| HN Mirror

Y	Hacker News new \| ask \| show \| jobs


	by not2b 65 days ago
	If the result is statistically significant, it just barely makes it. 84.8% isn't that much higher than 80.8% and they had only 250 prompts, if I'm reading this right.

1 comments

tgv 65 days ago

In a field where progress is measured in tenths of percent points, that's not true. Think of it this way: the error rate drops from 19% to 15%, or from 1 in 5 to 1 in 6.

link

danparsonson 64 days ago

Statistical significance is about whether an effect can reliably be said to have been measured at all; it's not about whether or not the effect itself would be significant in the sense of moving some other needle.

The ~5% improvement reported here might just be an artefact of the data collection or random variation, rather than a consistent repeatable change.

link

tgv 64 days ago

I know what significance means, and I also know that getting it from a p-value is nonsensical.

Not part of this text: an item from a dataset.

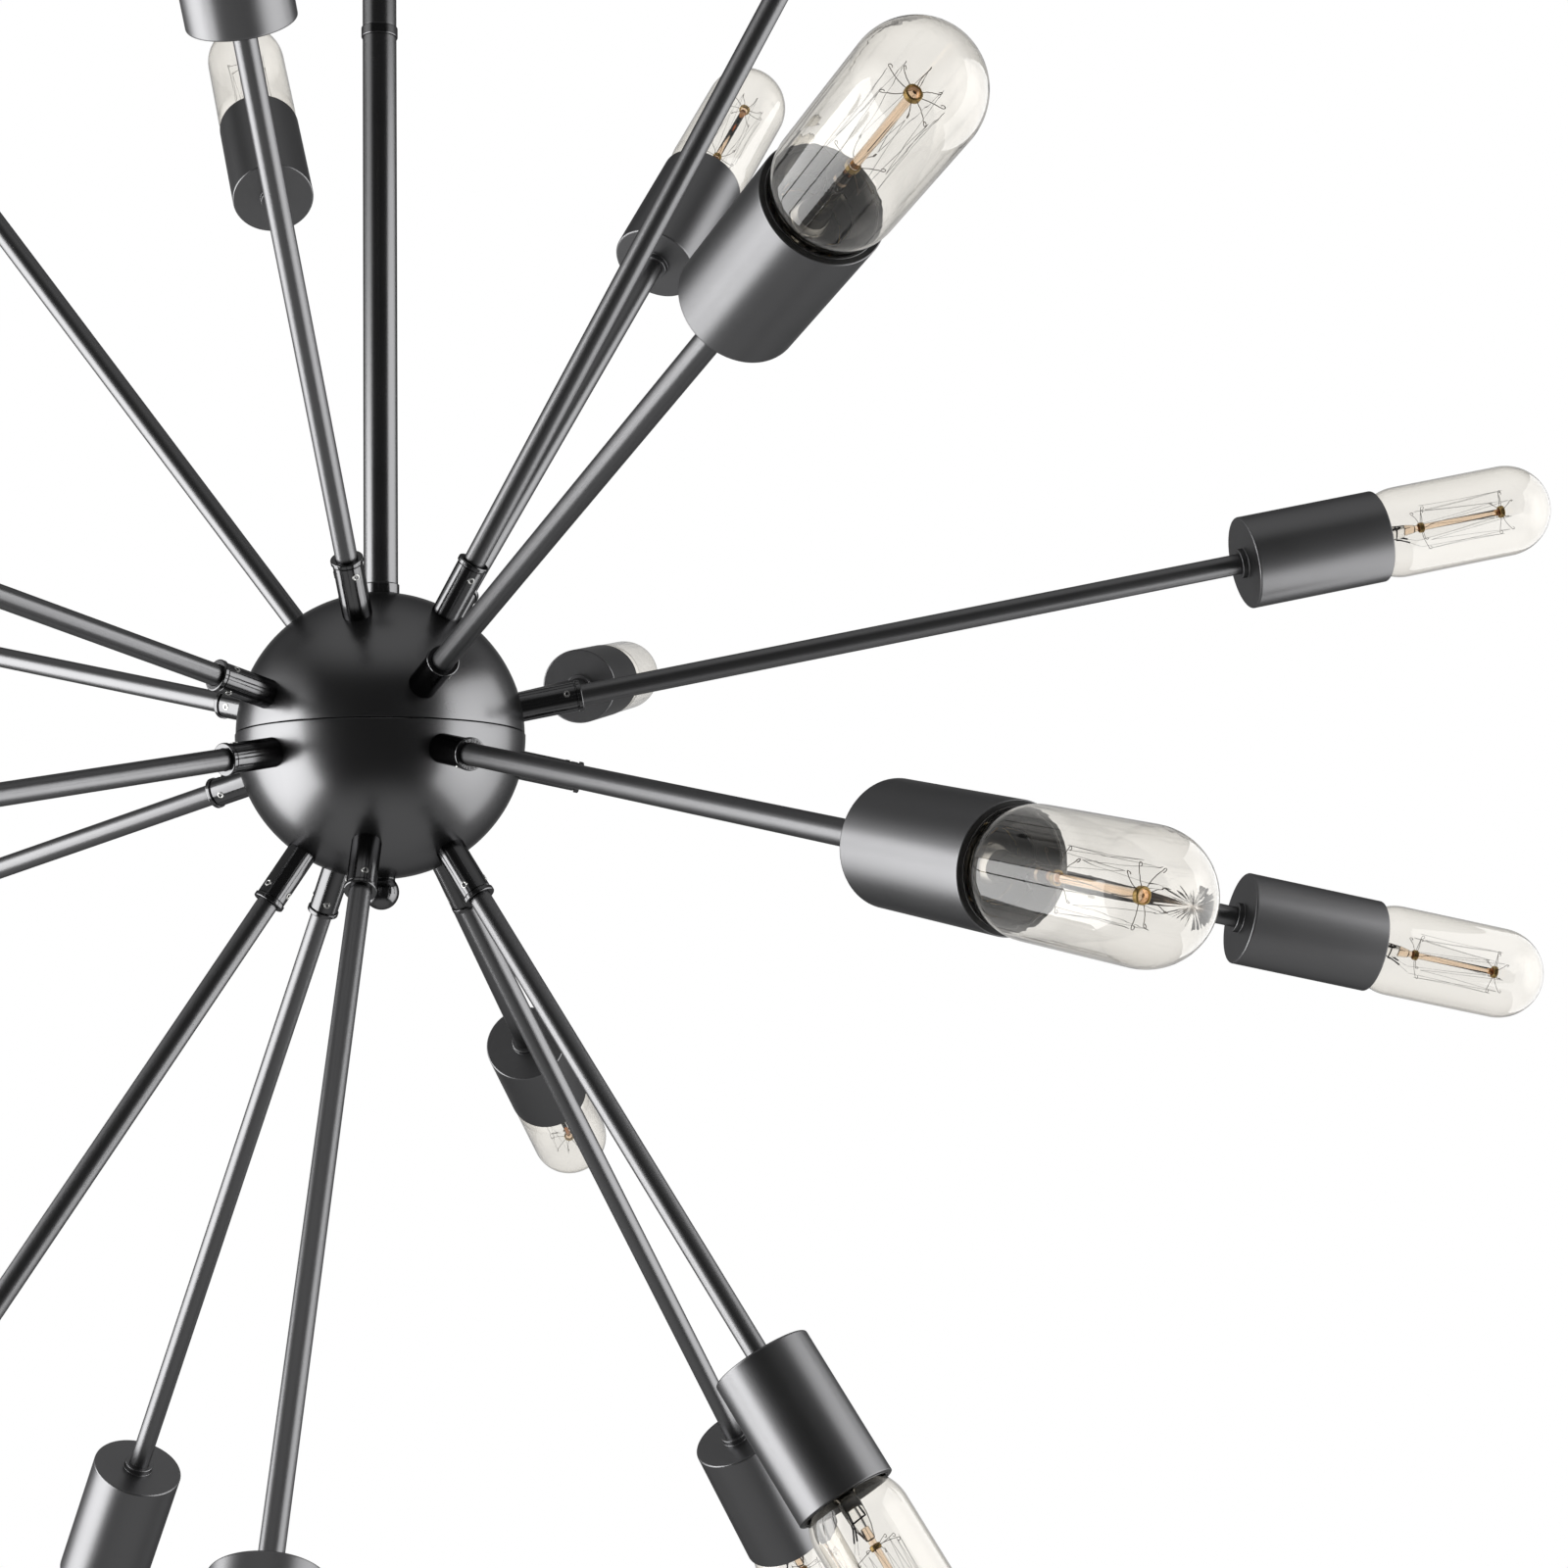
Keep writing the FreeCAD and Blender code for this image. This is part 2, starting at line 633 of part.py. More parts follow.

> The ~5% improvement reported here might just be an artefact of the data collection or random variation, rather than a consistent repeatable change.

You're questioning method or data representativeness, not significance. 250 samples is just about enough to for a 5% difference in NHST (stddev is around .4, so 1.64 sigma is .4/15.8*1.64=0.04 for single sided testing).

link

not2b 64 days ago

Yes, it looks just barely significant. Results that are on the edge like that often aren't reproducible.

link